Let me explain workshop manuals. There is only one suck in, one blow out. If I am one brand of bike manual, I will say in corporate speak, an engineering feat and now what do we call it? So if I have air passing through that one hole being sucked, I can stop it or slow it down with a, "Stepper Motor" or "Actuator" which both mean the same thing.

Did you see volume flow vs. mass flow or really, did you see any difference between the same sensor taking a reading? If a flow of air goes through a hole, it has temperature. So too does the sensor is set electrically stationed at a certain heat in that glow band like a toaster wire getting hot.

If I blew air over that toaster wire it would drop in heat temp. There would be a way to covert that heat into a 10th of a signal and bingo = Analog reading or like the dial on the toaster is that rheostat to control how long the same heated wire remains the same heat range. However, the time it sits is to ask you, runner, do you see a constant?

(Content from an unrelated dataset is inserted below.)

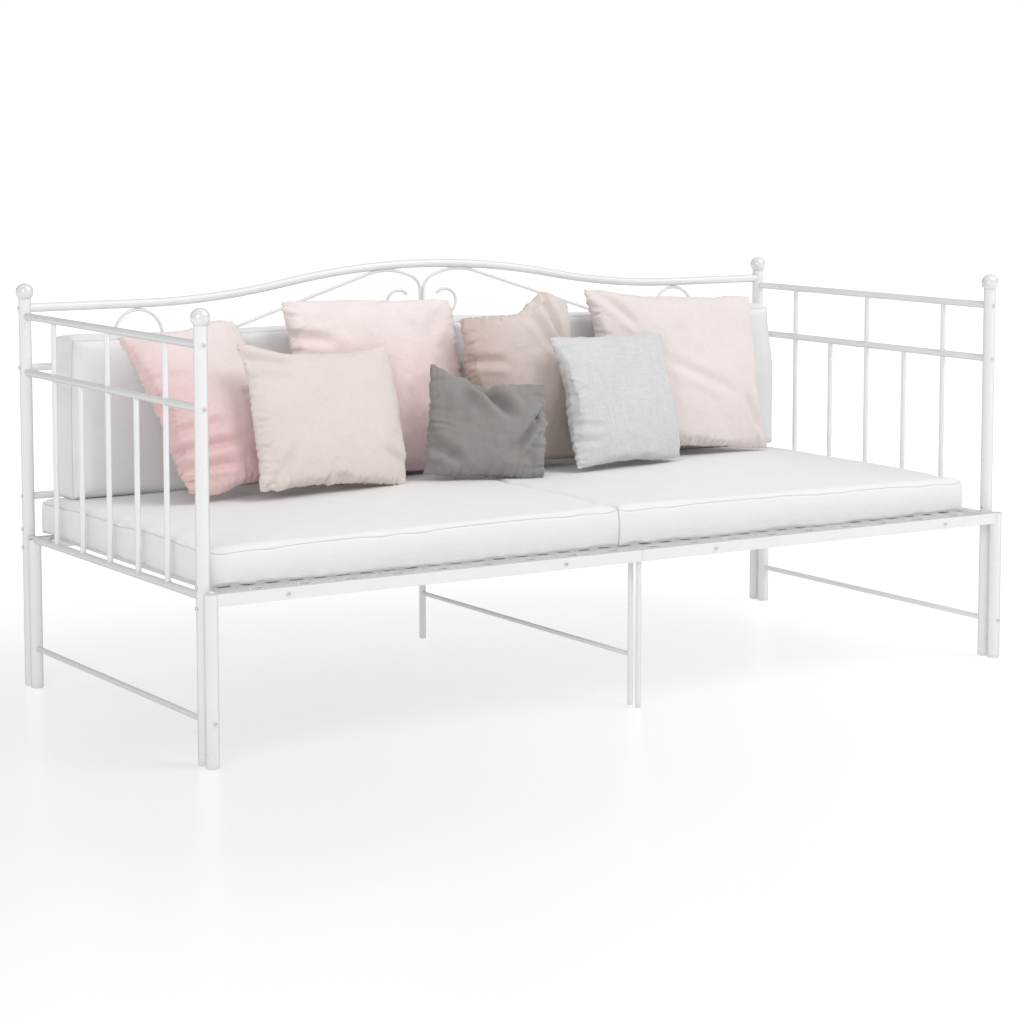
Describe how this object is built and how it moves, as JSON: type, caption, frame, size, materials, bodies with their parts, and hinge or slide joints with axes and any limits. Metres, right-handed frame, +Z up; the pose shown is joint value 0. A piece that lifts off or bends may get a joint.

We did not make that toaster wire any hotter. So we turn the key on, we have a mass air flow sensor about to heat up like an 02 sensor has a pre-heater to begin with a constant number and now flow over me so I can tell the difference we begin to tune the fuel trim = Here come the input changes from base toaster wire.

So, have we snowed your theory all up about some sort of air volume or mass of air is that cylinder is going to bang 14.7 closed on the constant? There is your confusion if you think you can confuse me is toast your abstract like constant wee on the same page now?

I am ready to hear your mass and volume having two different numbers if I have shown you a constant number no matter how many holes we have that have a cause/effect on a mass of volume of air about the size of; pick a cylinder bore and close the lid. What is the air pressure that entered in mass as mass can be or all the volume it can be. We see it yet?

Because I am questioning my logic if you are proving nature wrong as I see it.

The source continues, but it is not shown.